Críticas
3,0
Entretenida
Van Gogh, a las puertas de la eternidad

La humana fragilidad del genio

por Paula Arantzazu Ruiz

Como casi todos los no pocos cineastas previos, en Van Gogh, a las puertas de la eternidad Julian Schnabel nos habla del Vincent Van Gogh de sus últimos años, el de Arles y Los girasoles, el de la habitación amarilla y Paul Gauguin, el de los delirios y la oreja cortada. Sea porque el sur de Francia es especialmente fotogénico, sea porque la hiperactividad creativa y rayana con la enfermedad mental es un componente dramático de mucha potencia, el caso es que todos los Van Gogh del cine nos han hablado de ese período febril del artista en su retiro en la Provenza francesa –el Van Gogh de Minnelli o el pintado al óleo de Loving Vincent– o en su crespúsculo en Auvers-sur-Oise, como el biopic firmado por Maurice Pialat.
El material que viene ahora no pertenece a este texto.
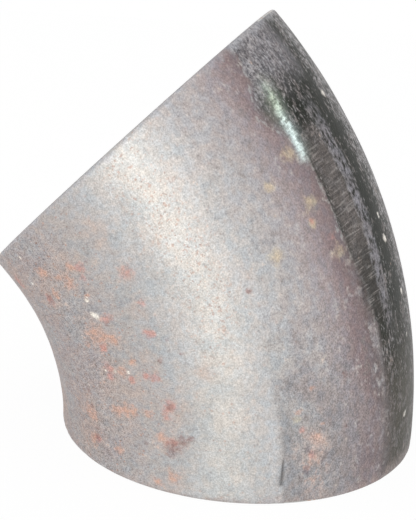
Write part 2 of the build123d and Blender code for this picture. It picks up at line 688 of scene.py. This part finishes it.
# Painted sheen: the strip is painted greyer and more flecked near the outermost line of the bend, where
# it is seen edge-on.
painted_edge_sheen = skin.step(off_middle, 19, 11)
greyness = 0.5 + 0.3 * corner - 0.6 * middle_patch - 0.3 * black_band
greyness = greyness + 0.35 * painted_edge_sheen * (1 - foot)
mottling = 0.40 * cloud + 0.30 * fleck + 0.30 * speckle
mottled = skin.step(mottling, 0.565 - 0.16 * greyness, 0.655 - 0.16 * greyness)
paleness = speckle + 0.2 * cloud + 0.05 * corner + 0.06 * painted_edge_sheen - 0.06 * black_band
pale_flecks = skin.step(paleness, 0.64, 0.78) * (0.45 + 0.05 * corner + 0.45 * painted_edge_sheen)
pits = skin.step(speckle, 0.49, 0.34) * (1 - 0.5 * foot) * (1 - 0.4 * bulge)

strip = skin.lay(strip_black, strip_brown, foot)
strip = skin.lay(strip, bulge_grey, bulge, strength=0.8)
strip = skin.lay(strip, corner_grey, corner, strength=0.8)
strip = skin.lay(strip, skin.lay(strip_mottle, corner_mottle, corner), mottled, strength=0.85)
strip = skin.lay(strip, pale_fleck, pale_flecks * (1 - 0.7 * foot))
strip = skin.lay(strip, skin.lay(strip_pit, corner_pit, corner), pits, strength=0.75)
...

Así pues, Schnabel también utiliza ese material biográfico aunque desde una posición inédita hasta el momento, ya que el cineasta también es pintor y, de alguna manera, parece otorgarse más legitimidad a la hora de hablar de la creatividad pictórica de Van Gogh así cómo de sus pensamientos y su lugar en la teoría del arte. Porque en Van Gogh, a las puertas de la eternidad el protagonista (Willem Dafoe) debate en no pocas escenas con Paul Gauguin (Oscar Isaac) sobre sus dinámicas y sobre cómo entiende la pintura, mientras le vemos pintar y tratar de culminar un cuadro lo más rápido posible. Otras novedades de Van Gogh, a las puertas de la eternidad con respecto a sus predecesoras son de carácter histórico, pues Schnabel se hace eco, primero, del descubrimiento en 2016 de un cuaderno con 65 dibujos desconocidos –y que es objeto de polémica entre los expertos en la obra del artista–, y, segundo, de la tesis que afirma que Van Gogh no se suicidó, sino que fue víctima de un fuego cruzado. No son aportaciones baladíes, porque a Schnabel le sirven para presentarnos a un Van Gogh mucho más espiritual y bondadoso del que hemos visto hasta ahora, y un perfil que la interpretación de Dafoe sublima hasta provocar en el/la espectador/a un sentimiento especialmente profundo. Su mirada de emoción infantil, su rostro quebrado, su ternura y su desconcierto…, Dafoe borda el abanico gestual que imaginamos sobre el pintor y consigue transmitir la vulnerabilidad de un hombre que se siente constantemente rechazado, como ya se apunta en el arranque del filme.

Más allá de esta idea de fragilidad que tan bien encarna un Dafoe de, además, increíble parecido físico, la manera en que Schnabel, apoyado por Jean-Claude Carrière en las tareas de guion, expone el resquebrajamiento psicológico de su protagonista no consigue elevar su propuesta. Planos subjetivos, largas secuencias, ecos y cacofonías sónicas y un relato con ciertos saltos temporales son algunos de los recursos del cineasta para plasmar la tensión psíquica de Van Gogh, inconvincentes en lo que a una esperaría de un artista a la hora de hablar de otro que presumiblemente admira.